You can read the entire executive order from start to finish, reread it, then read it again, and you will not find a Muslim ban. It’s not there. Nowhere. At its most draconian, it temporarily halts entry from jihadist regions. In other words, Trump’s executive order is a dramatic climb-down from his worst campaign rhetoric.
French doesn't mention that President Obama himself greatly slowed the influx of refugees from Iraq in 2011 in order to make sure they could be properly vetted, but no one angrily objected that this was an infringement of the human rights of these Iraqis. Nor was there much said about President Obama's suspension last month of the "wet foot, dry foot" policy toward Cuban refugees. Trump's critics claim that Obama's measures differed from Trump's EO, and in the details they did, but the differences are, in my opinion, insignificant compared to the similarities. The most salient similarity is that in each case people ostensibly fleeing oppression and tyranny are/were temporarily prevented from entering the country until we could be sure they have proper intentions.

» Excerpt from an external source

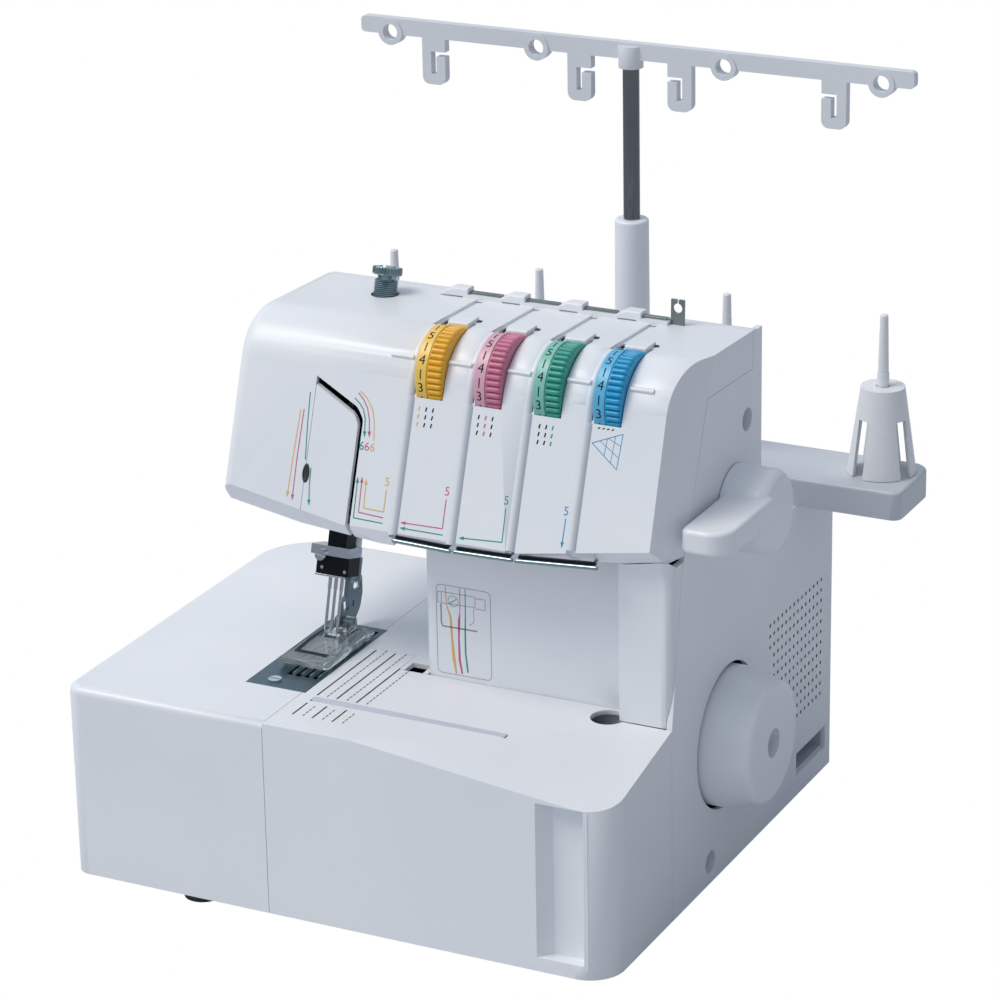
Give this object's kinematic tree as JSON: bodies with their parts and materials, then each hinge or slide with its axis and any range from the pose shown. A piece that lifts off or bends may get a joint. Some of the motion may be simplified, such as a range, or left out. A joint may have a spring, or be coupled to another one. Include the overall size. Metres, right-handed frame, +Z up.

In fact, the Cubans are not just temporarily prevented, most of them are permanently blocked from obtaining freedom because they must now come into the country through normal immigration channels, which is hard to do when emigrating from a totalitarian state. It's strange, parenthetically, that so little effort was made by Mr. Obama to stop Central Americans and Mexicans from circumventing normal immigration channels, but he had no qualms about stopping Cubans from doing so.

And since we're talking about inconsistency in our attitudes toward immigrants let's not forget the rousing ovation President Clinton got from Democrats for promising in his 1995 State of the Union speech to take steps to curtail illegal immigration from Mexico:
Maybe the left gets upset about measures similar to those Trump has taken only when it's Trump who takes them.